Started to do a water change on the discus tank in my sig....ended up realizing that really bad forms of hair algae had taken over everything in there.
So the swords came out because they were too far gone...
The blyxa i attempted to save. I removed every plant in there and trimmed each down to a uniform level and made sure that no algae was left. 
Planted it with basically just blyxa in the hopes it will grow back into just a grass tank.

Here are the results....hopefully the scape will bounce back in a few short weeks with the lights, ferts and co2 im hitting it with, because it looks horrible right now.

Ill post pics every few weeks to show progress


----------



## Genin (Feb 4, 2003)

wow flashover that is a bummer that the algae overwhelmed the tank. on the bright side of things, i think a grass style tank with some rocks to break up the scape will compliment your discus well. i think it will end up being beautiful. make sure to keep us updated on it's growth.


----------



## taylorhedrich (Mar 2, 2005)

Your tank is really really gorgeous though, and I LOVE the discus.


----------



## delevan (Mar 18, 2005)

algea is a bicth.......looks good though gl.


----------



## donkeyfish (Apr 24, 2007)

what kind of rock is that?

nice looking tank


----------



## flashover00 (Oct 19, 2006)

Pennsylvania rock...
From the beautiful Pocono Mtns

Thanks for the kinds words
I think the tank looks like crap now....hopefully it will grow in lush in a few weeks...


----------



## Husky_Jim (May 26, 2003)

Nice setup man!

DO you have pics of the algae you had?


----------



## flashover00 (Oct 19, 2006)

Husky_Jim said:


> Nice setup man!
> 
> DO you have pics of the algae you had?


Ill have to look, but im sure i do...ill try and post it when i have time..

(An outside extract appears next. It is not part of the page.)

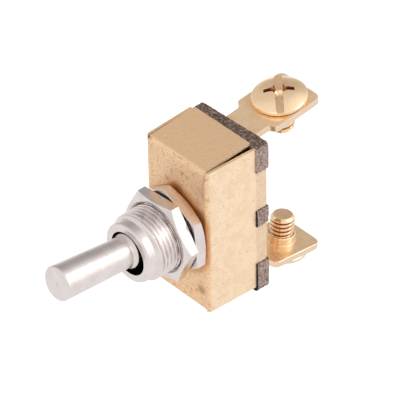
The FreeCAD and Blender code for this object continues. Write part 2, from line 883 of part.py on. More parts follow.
def make_terminal(name, corner, side_sign, rotation):
    """A terminal: a foot riveted to the base, a neck and a blade with a tapped boss."""
    body = new_body(name)
    side = new_sketch(body, "side", "YZ_Plane")
    outline(side, terminal_side(corner))
    pad(body, "strip", side, "2*blade_half", centred=True)
    trim = new_sketch(body, "trim", "XY_Plane")
    outline(trim, terminal_trim())
    outline(trim, mirrored_path(terminal_trim()))
    pocket(body, "plan", trim)
    boss = new_sketch(body, "boss", "XZ_Plane", lift="-screw_place")
    outline(boss, terminal_boss())
    turned(body, "tapped_boss", boss)
    hole = new_sketch(body, "hole", "XY_Plane")
    circle(hole, "0", "screw_place", "screw_radius + screw_play")
    pocket(body, "thread", hole, "4*(terminal_gauge + boss_height)")
    seat = new_sketch(body, "rivet_hole", "XZ_Plane", lean="-terminal_tilt")
    circle(seat, "0", f"rivet_place - {corner}", "rivet_radius")
    pocket(body, "rivet_seat", seat, "4*terminal_gauge")
    place(body, back=BASE_BACK, up=f"{side_sign}*{corner}", rotation=rotation)
    return body


def make_screw(name, across, back, up, rotation):
    """A terminal screw: truss head with a driver slot crossed by a short recess."""
    body = new_body(name)
    half = new_sketch(body, "profile", "XZ_Plane")
    length = "head_play + terminal_gauge + screw_proud"
    crown = "head_crown - head_rim"
    outline(
        half,
        [
            ("0", minus(length)),
            ("screw_radius - screw_point", minus(length)),
            ("screw_radius", f"screw_point - ({length})"),
            ("screw_radius", "0"),
            ("head_radius - head_edge", "0"),
            ("head_radius", "head_edge"),
            ("head_radius", "head_rim"),
            ("0", "head_crown", f"(head_radius^2 + ({crown})^2)/(2*({crown}))", LEFT),
        ],
    )
    turned(body, "turning", half)
    top = "head_crown + slot_width"
    slot = new_sketch(body, "slot", "YZ_Plane")
    rectangle(slot, "-slot_width/2", "slot_width/2", "slot_floor", top)
    pocket(body, "driver_slot", slot)
    cross = new_sketch(body, "recess", "XZ_Plane")
    rectangle(cross, "-recess_width/2", "recess_width/2", "recess_floor", top)
    pocket(body, "cross_recess", cross, "recess_span")
    socket = new_sketch(body, "socket", "XY_Plane", lift="socket_floor + head_crown")
    circle(socket, "0", "0", "socket_radius")
    pocket(body, "socket", socket, "2*head_crown")
    place(body, across=across, back=back, up=up, rotation=rotation)
    return body


def build():
    """Make every sub-part and return them."""
    button_seat = "case_depth"
    bracket_seat = "case_depth - bracket_gauge"
    top_turn = FreeCAD.Rotation(X_AXIS, value("terminal_tilt"))
    bottom_turn = FreeCAD.Rotation(Y_AXIS, 180) * top_turn
    screw_back = f"{BASE_BACK} + screw_place*cos(terminal_tilt) - head_play*sin(terminal_tilt)"
    screw_up = "screw_place*sin(terminal_tilt) + head_play*cos(terminal_tilt)"
    return [
        make_case(),
        make_liner(),
        make_base(),
        make_bushing(),
        make_nut("nut_front", "front_nut_place", "front_nut_turn", True),
        make_nut("nut_rear", "rear_nut_place", "rear_nut_turn", False),
        make_lever(),
        make_pin(),
        make_plunger(),
        make_spring(),
        make_rocker(),
        make_moving_contact(),
        make_bracket(),
        make_rivet(
            "bracket_rivet",
            "rivet_place",
            "clinch_radius",
            f"{bracket_seat} - clinch_gauge",
            bracket_seat,
        ),
        make_rivet(
            "contact_rivet",
            "-rivet_place",
            "button_radius",
            f"{button_seat} - button_gauge",
            button_seat,
        ),
        make_terminal("terminal_top", "top_corner", 1, top_turn),
        make_terminal("terminal_bottom", "bottom_corner", -1, bottom_turn),
        make_screw(
            "terminal_screw_top",
            "0",
            screw_back,
            f"top_corner + {screw_up}",
            top_turn * FreeCAD.Rotation(Z_AXIS, value("top_slot_turn")),
        ),
        make_screw(
            "terminal_screw_bottom",
            "0",
            screw_back,
            f"-bottom_corner - ({screw_up})",
            bottom_turn * FreeCAD.Rotation(Z_AXIS, value("bottom_slot_turn")),
        ),
    ]


def check_and_write(parts):
    """Stop at a failed feature or a bad solid, and write each sub-part to its own file."""
    doc.recompute()
    for item in doc.Objects:
        if "Invalid" in item.State or "Error" in item.State:
            raise RuntimeError(f"{item.Label} failed: {item.State}")
    os.makedirs("parts", exist_ok=True)
    for part in parts:
        shape = part.Shape
        if shape.isNull() or not shape.isValid() or len(shape.Solids) != 1:
            raise RuntimeError(f"{part.Label} is not one valid solid")
        shape.exportStep(f"parts/{part.Label}.step")
        box = shape.BoundBox
        print(
            f"{part.Label}: {shape.Volume:.2f} mm3,"
            f" x {box.XMin:.2f}..{box.XMax:.2f}, y {box.YMin:.2f}..{box.YMax:.2f},"
            f" z {box.ZMin:.2f}..{box.ZMax:.2f}"
        )


check_and_write(build())
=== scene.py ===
# %% [markdown]
# A panel toggle switch in a white studio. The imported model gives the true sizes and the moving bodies.
# Each visible piece is dressed as it is, or replaced by a finer surface with the threads, rounded edges and
# tool marks that the solids leave out. Lengths are in millimetres until a mesh is made.

# %% Load the frame
import math

import bmesh
import bpy
import numpy as np
from mathutils import Matrix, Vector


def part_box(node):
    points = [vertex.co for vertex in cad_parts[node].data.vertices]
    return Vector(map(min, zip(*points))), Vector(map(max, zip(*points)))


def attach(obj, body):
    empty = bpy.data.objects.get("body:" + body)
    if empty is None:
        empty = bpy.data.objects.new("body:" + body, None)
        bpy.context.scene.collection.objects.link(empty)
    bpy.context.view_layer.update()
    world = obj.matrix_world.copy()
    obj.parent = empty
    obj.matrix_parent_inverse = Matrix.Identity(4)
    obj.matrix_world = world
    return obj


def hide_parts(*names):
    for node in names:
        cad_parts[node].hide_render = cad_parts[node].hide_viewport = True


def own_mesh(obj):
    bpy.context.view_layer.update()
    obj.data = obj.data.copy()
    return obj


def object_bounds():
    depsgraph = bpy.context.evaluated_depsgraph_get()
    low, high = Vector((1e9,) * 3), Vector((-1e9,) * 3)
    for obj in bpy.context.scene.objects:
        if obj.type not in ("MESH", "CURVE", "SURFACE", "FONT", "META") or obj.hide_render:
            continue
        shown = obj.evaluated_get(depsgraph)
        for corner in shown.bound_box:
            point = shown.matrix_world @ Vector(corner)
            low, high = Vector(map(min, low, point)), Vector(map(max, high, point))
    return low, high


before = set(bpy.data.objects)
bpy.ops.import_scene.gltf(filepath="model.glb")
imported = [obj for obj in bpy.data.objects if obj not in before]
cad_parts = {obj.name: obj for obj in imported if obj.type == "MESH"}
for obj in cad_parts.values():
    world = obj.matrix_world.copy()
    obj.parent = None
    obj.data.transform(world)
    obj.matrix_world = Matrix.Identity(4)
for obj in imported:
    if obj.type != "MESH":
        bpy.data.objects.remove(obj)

MM = 0.001
scene = bpy.context.scene
cad_box = [list(corner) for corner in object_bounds()]
print("box of the solids, metres:", np.round(cad_box, 5).tolist())


def box_mm(name):
    """The lowest and the highest corner of a solid, in millimetres."""
    return [np.array(corner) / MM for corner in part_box(name)]


def unit(vectors):
    """The same directions with length 1. No direction stays 0."""
    return vectors / np.maximum(np.linalg.norm(vectors, axis=-1, keepdims=True), 1e-9)


def stand(item, right, up, back, place):
    """Put a camera or lamp in the scene, at a place in metres and with its back towards back."""
    scene.collection.objects.link(item)
    item.matrix_world = Matrix(np.vstack([np.column_stack([right, up, back, place]), (0, 0, 0, 1)]))


# %% [markdown]
# The camera stands where the photographer stood: to the right of the lever and above it. A long lens keeps
# the case's edges nearly parallel. The picture's middle lies off the switch, so the lens is shifted.

# %% Camera
IMAGE_SIDE = 400
SENSOR = 36.0
PIXELS_PER_MM = 6.138
CAMERA_DISTANCE = 604.35
CAMERA_TURN = math.radians(48.896)
CAMERA_RISE = math.radians(39.258)
CAMERA_ROLL = math.radians(-1.396)
AIM = np.array([0.0, 0.6, 0.0])
AIM_PIXEL = (180.26, 222.85)

toward_camera = np.array([
    math.sin(CAMERA_TURN) * math.cos(CAMERA_RISE),
    -math.cos(CAMERA_TURN) * math.cos(CAMERA_RISE),
    math.sin(CAMERA_RISE),
])
level_right = np.array([math.cos(CAMERA_TURN), math.sin(CAMERA_TURN), 0.0])
level_up = np.cross(toward_camera, level_right)
camera_right = math.cos(CAMERA_ROLL) * level_right + math.sin(CAMERA_ROLL) * level_up
camera_up = np.cross(toward_camera, camera_right)

optics = bpy.data.cameras.new("camera")
optics.sensor_width = SENSOR
optics.lens = PIXELS_PER_MM * CAMERA_DISTANCE / IMAGE_SIDE * SENSOR
optics.shift_x = (IMAGE_SIDE / 2 - AIM_PIXEL[0]) / IMAGE_SIDE
optics.shift_y = (AIM_PIXEL[1] - IMAGE_SIDE / 2) / IMAGE_SIDE
optics.clip_start = 0.01
camera = bpy.data.objects.new("camera", optics)
stand(camera, camera_right, camera_up, toward_camera, (AIM + toward_camera * CAMERA_DISTANCE) * MM)
scene.camera = camera
print("lens in millimetres:", round(optics.lens, 1))

# %% [markdown]
# The world and the materials are nodes that pass numbers, places and colours on to each other. A few
# helpers add them, so that a pattern reads like the sum it is.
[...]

Basically just really really bad hair algae...and it came in about 3 different colors


----------



## AKSkirmish (Jun 24, 2005)

Damn man sorry to hear about this-Look forward to seeing things back in order before long!!!


----------



## Genin (Feb 4, 2003)

how dare you steal rocks from my mountains! that's a trip, I used to live in the poconos right by Lake Wallenpaupack.


----------



## flashover00 (Oct 19, 2006)

Genin said:


> how dare you steal rocks from my mountains! that's a trip, I used to live in the poconos right by Lake Wallenpaupack.


My mountains as well man







I guess we can share em...

I spent many many days out on that lake... we actually used to own a little weekend escape type house on the lackawaxen up until recently. 
Did you ever drive through Milford??


----------



## Genin (Feb 4, 2003)

Yep I have driven through Milford many times. It's a small world..... or country I should say







.


----------



## TFMBIGDOG99 (Mar 19, 2006)

Tank looks good man. Hope that light is doing something good for ya.


----------